▶ _What is expected_:
Your task is to copy the lines between the line containing "the bench's box" and the line containing "from mathutils import Matrix, Vector", counting both of those lines, and to emit nothing more.

▶ _Collected material_:
========================

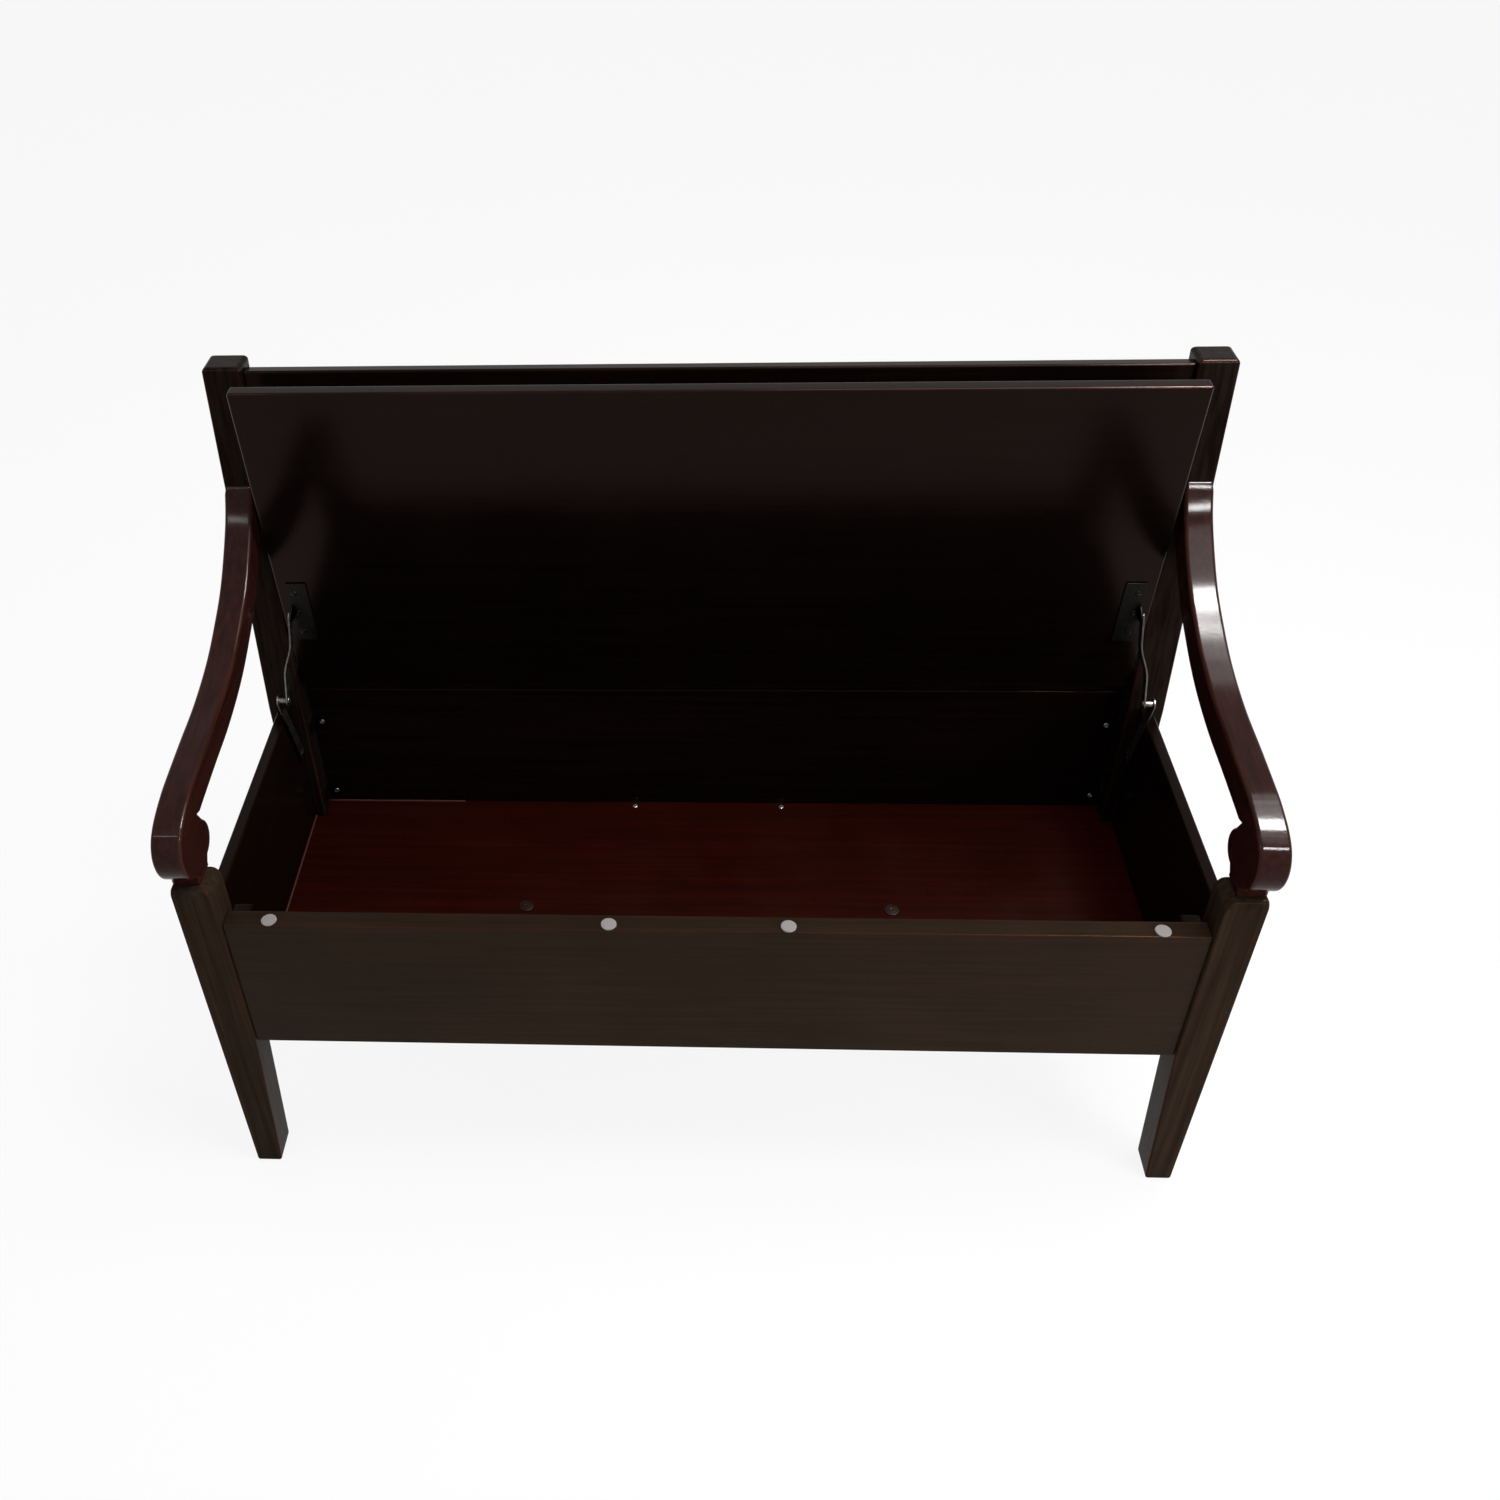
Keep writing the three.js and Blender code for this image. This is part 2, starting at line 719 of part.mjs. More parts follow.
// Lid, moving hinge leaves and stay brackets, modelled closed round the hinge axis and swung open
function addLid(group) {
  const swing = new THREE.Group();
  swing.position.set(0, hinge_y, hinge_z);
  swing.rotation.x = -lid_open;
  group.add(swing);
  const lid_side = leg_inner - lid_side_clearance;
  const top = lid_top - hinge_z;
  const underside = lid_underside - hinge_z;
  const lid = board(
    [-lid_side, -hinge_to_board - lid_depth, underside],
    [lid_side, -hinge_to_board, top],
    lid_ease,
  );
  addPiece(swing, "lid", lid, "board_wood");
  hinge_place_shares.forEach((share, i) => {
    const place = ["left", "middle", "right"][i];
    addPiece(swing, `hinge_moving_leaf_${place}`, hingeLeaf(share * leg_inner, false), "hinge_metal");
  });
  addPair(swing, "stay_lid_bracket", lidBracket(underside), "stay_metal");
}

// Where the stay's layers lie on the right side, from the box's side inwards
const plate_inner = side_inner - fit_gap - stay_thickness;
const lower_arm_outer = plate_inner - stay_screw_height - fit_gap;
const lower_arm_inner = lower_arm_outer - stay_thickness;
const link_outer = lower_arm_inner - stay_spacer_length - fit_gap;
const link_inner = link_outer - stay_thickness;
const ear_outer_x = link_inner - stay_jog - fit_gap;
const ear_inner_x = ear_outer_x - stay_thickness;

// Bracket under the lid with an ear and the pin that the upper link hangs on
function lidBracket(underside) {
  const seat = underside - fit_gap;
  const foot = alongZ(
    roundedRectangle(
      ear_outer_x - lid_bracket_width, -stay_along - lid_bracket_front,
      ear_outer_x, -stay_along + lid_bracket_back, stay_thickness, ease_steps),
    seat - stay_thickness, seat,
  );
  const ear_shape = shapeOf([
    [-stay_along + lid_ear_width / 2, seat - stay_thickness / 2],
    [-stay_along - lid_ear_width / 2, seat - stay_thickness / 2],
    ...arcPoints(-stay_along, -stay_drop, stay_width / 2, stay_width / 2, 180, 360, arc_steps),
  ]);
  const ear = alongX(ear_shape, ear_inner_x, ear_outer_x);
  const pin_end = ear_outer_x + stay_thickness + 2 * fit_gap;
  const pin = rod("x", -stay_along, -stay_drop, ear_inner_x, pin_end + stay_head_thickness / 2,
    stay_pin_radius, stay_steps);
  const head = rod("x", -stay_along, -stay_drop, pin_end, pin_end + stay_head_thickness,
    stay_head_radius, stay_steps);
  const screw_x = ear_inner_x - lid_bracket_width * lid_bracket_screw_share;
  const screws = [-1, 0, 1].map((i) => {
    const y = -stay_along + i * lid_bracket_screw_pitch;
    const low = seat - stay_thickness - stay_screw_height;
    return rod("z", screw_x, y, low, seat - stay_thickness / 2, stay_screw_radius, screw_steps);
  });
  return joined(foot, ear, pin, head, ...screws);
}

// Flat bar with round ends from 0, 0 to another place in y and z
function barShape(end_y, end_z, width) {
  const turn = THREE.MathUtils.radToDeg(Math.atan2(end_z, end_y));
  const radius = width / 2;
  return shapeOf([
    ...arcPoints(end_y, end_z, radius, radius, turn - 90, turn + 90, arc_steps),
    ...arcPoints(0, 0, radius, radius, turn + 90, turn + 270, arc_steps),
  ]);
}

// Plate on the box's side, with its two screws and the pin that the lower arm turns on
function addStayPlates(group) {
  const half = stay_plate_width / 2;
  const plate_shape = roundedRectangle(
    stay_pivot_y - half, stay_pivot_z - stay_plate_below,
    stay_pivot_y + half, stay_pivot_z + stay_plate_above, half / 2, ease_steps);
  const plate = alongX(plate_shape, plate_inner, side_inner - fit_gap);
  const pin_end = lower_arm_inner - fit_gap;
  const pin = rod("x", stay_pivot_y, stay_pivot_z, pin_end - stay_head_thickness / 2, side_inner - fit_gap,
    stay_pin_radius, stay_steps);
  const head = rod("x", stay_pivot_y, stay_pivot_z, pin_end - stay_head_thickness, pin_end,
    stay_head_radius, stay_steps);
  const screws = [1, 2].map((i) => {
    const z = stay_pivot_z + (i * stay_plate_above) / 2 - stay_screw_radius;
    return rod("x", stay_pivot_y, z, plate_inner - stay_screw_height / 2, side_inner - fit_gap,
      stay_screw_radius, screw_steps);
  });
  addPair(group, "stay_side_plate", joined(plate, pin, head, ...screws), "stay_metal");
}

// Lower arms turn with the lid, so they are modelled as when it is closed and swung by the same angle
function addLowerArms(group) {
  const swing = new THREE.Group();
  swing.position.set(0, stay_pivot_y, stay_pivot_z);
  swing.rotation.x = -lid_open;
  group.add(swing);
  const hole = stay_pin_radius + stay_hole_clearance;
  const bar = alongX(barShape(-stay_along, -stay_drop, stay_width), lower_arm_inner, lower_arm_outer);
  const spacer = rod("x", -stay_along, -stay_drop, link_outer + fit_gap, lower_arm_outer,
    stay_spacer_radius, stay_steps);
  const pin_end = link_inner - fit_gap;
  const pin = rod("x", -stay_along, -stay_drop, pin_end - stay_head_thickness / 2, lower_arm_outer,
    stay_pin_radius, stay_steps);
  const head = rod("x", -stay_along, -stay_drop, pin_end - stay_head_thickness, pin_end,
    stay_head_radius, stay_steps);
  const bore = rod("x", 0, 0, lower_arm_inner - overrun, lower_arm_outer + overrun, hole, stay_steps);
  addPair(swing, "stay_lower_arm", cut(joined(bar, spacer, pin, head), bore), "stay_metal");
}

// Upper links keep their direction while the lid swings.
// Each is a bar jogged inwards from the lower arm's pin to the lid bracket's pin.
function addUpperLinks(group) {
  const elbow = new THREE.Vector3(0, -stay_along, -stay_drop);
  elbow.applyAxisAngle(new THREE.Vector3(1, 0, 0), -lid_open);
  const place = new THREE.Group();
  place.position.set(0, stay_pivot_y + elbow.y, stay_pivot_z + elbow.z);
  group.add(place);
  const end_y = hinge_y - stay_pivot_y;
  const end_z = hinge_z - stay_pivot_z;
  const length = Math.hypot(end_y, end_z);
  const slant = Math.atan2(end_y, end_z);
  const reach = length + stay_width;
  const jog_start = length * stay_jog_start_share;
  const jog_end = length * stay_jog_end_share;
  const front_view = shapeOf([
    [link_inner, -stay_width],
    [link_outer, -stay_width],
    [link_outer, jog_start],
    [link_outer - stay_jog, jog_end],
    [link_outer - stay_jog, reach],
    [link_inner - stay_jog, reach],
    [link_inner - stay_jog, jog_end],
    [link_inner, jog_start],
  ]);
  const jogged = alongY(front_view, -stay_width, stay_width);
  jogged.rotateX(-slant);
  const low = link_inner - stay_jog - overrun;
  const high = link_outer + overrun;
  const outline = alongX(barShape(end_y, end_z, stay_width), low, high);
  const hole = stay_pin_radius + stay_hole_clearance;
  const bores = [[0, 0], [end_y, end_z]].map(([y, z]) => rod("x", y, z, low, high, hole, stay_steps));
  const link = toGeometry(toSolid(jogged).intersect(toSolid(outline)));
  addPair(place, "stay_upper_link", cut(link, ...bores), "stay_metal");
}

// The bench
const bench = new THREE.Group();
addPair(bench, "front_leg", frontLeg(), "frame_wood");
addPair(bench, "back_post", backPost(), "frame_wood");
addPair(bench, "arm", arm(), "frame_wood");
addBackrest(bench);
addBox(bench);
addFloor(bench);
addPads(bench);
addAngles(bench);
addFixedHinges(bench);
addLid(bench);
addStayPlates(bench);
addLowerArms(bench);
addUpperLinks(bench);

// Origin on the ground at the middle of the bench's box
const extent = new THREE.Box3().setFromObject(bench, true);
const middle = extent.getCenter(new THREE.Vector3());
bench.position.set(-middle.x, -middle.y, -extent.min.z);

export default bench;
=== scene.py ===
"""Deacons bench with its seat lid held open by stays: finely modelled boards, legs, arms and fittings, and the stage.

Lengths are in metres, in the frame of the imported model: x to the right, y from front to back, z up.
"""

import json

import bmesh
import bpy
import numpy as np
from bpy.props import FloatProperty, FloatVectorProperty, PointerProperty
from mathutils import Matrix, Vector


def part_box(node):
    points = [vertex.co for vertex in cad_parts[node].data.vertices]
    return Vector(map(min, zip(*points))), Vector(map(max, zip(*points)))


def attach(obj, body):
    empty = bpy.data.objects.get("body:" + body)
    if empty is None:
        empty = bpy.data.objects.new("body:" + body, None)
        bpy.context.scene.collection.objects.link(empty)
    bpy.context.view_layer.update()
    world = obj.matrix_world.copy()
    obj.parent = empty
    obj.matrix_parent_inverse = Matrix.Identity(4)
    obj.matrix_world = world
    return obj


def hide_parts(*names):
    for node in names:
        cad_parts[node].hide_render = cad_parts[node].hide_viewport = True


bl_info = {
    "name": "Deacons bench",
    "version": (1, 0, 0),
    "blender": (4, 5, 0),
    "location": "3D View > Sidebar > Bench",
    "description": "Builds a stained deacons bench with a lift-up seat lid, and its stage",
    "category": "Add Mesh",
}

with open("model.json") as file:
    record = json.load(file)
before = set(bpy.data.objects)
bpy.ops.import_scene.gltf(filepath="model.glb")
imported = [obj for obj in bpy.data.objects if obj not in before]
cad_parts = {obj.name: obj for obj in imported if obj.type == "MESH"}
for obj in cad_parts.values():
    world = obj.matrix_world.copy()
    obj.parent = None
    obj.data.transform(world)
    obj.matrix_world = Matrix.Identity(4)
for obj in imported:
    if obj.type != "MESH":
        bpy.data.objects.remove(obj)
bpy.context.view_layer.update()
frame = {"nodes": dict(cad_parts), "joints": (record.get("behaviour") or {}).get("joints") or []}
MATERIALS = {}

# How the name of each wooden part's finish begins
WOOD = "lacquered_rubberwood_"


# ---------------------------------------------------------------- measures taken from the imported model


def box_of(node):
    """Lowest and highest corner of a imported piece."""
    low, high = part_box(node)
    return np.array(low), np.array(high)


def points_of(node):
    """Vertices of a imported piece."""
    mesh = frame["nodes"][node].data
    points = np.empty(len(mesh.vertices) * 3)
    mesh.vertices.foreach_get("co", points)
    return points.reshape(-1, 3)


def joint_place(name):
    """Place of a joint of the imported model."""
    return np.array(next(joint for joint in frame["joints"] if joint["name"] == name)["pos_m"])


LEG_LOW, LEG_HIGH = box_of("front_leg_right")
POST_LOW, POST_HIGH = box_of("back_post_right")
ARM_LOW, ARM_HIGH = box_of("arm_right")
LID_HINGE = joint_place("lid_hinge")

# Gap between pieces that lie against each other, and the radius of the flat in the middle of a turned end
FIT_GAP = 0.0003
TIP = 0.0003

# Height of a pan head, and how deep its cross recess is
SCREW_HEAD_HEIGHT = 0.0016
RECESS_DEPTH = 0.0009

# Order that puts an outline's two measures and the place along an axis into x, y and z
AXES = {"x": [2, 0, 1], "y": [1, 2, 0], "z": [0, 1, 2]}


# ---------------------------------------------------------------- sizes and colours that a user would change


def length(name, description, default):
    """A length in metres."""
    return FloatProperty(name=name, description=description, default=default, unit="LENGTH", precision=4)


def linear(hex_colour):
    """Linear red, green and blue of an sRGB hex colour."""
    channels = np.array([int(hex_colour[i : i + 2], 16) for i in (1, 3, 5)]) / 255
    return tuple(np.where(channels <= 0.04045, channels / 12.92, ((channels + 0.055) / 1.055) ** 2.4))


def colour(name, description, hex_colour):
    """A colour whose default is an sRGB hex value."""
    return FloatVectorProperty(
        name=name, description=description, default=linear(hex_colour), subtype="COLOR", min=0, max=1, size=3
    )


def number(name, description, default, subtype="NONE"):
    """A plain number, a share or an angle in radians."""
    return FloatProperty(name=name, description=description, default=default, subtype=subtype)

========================

▶ _Complete output_:
// Origin on the ground at the middle of the bench's box
const extent = new THREE.Box3().setFromObject(bench, true);
const middle = extent.getCenter(new THREE.Vector3());
bench.position.set(-middle.x, -middle.y, -extent.min.z);

export default bench;
=== scene.py ===
"""Deacons bench with its seat lid held open by stays: finely modelled boards, legs, arms and fittings, and the stage.

Lengths are in metres, in the frame of the imported model: x to the right, y from front to back, z up.
"""

import json

import bmesh
import bpy
import numpy as np
from bpy.props import FloatProperty, FloatVectorProperty, PointerProperty
from mathutils import Matrix, Vector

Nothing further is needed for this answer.